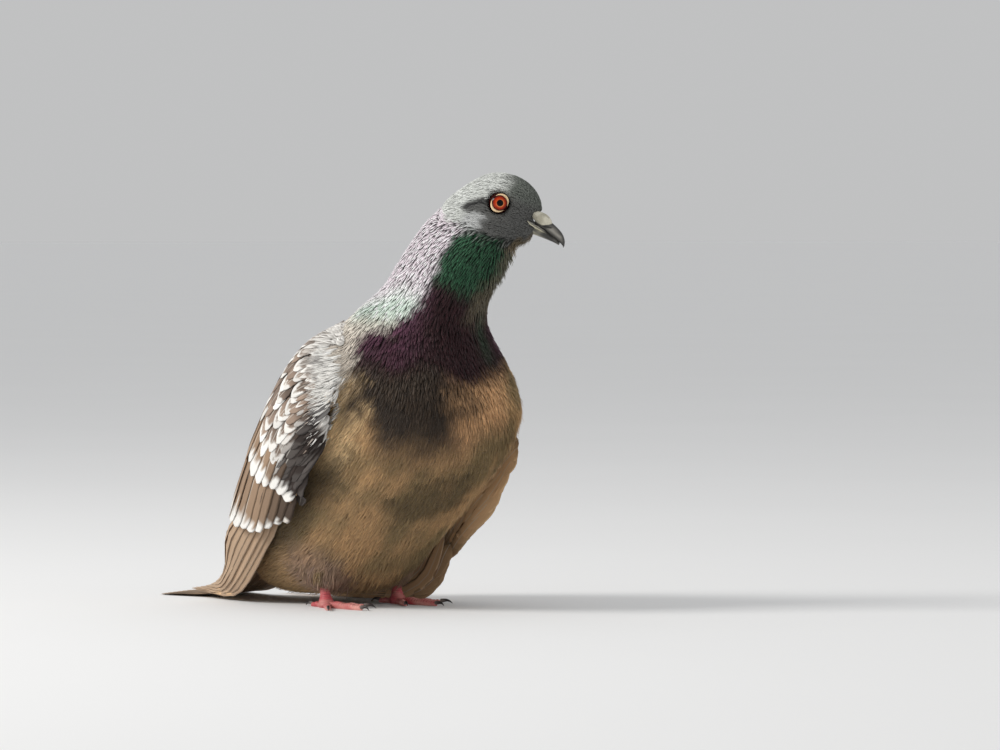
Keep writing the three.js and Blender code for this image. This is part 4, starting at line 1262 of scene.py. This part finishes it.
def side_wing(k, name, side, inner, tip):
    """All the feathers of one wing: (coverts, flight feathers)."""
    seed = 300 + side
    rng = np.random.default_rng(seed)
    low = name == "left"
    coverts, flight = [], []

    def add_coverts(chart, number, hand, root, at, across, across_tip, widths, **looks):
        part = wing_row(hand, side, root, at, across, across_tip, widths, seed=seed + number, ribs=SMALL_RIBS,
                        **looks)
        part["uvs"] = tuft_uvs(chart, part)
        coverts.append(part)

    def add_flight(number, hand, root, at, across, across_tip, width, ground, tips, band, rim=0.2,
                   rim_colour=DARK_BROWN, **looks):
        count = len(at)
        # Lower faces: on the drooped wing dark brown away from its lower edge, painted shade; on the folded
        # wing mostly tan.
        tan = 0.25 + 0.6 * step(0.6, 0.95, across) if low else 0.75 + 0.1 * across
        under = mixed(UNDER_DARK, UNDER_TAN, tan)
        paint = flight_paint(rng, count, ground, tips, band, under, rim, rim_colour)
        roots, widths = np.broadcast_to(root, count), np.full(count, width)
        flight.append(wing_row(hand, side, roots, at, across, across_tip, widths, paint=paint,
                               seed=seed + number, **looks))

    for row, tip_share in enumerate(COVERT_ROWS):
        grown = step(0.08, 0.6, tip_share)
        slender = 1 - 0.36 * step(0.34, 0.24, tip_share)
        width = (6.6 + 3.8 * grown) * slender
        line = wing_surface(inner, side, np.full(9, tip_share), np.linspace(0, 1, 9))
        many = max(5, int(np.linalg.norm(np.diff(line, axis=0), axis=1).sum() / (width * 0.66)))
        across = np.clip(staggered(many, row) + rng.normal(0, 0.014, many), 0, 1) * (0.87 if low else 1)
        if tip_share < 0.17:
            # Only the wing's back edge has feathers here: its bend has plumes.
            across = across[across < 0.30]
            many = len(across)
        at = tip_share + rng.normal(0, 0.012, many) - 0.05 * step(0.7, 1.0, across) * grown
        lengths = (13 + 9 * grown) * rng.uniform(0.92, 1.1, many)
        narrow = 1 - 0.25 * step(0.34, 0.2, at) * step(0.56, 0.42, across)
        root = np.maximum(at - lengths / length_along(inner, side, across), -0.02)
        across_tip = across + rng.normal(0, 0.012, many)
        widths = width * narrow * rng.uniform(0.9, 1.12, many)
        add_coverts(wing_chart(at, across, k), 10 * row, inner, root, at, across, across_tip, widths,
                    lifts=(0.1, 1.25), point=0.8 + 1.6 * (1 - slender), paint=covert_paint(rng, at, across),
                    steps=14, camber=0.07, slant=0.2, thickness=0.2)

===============

Starting at the first line of the material above, reproduce each line exactly up to and including the line with "seed=seed + number, **looks))".

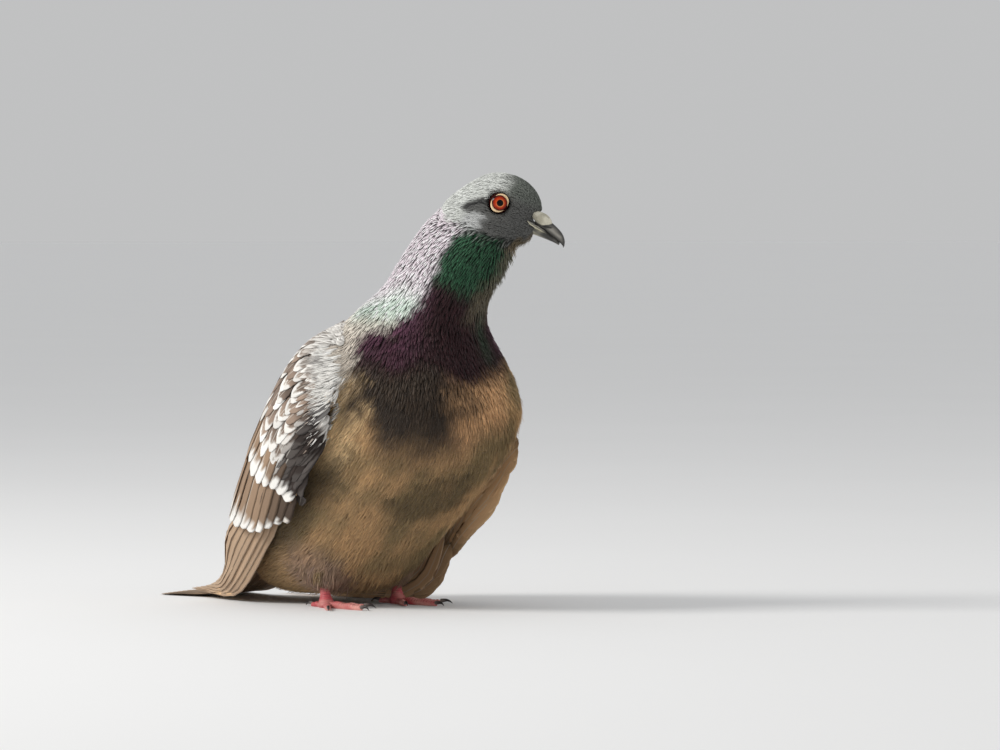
Keep writing the three.js and Blender code for this image. This is part 4, starting at line 1262 of scene.py. This part finishes it.
def side_wing(k, name, side, inner, tip):
    """All the feathers of one wing: (coverts, flight feathers)."""
    seed = 300 + side
    rng = np.random.default_rng(seed)
    low = name == "left"
    coverts, flight = [], []

    def add_coverts(chart, number, hand, root, at, across, across_tip, widths, **looks):
        part = wing_row(hand, side, root, at, across, across_tip, widths, seed=seed + number, ribs=SMALL_RIBS,
                        **looks)
        part["uvs"] = tuft_uvs(chart, part)
        coverts.append(part)

    def add_flight(number, hand, root, at, across, across_tip, width, ground, tips, band, rim=0.2,
                   rim_colour=DARK_BROWN, **looks):
        count = len(at)
        # Lower faces: on the drooped wing dark brown away from its lower edge, painted shade; on the folded
        # wing mostly tan.
        tan = 0.25 + 0.6 * step(0.6, 0.95, across) if low else 0.75 + 0.1 * across
        under = mixed(UNDER_DARK, UNDER_TAN, tan)
        paint = flight_paint(rng, count, ground, tips, band, under, rim, rim_colour)
        roots, widths = np.broadcast_to(root, count), np.full(count, width)
        flight.append(wing_row(hand, side, roots, at, across, across_tip, widths, paint=paint,
                               seed=seed + number, **looks))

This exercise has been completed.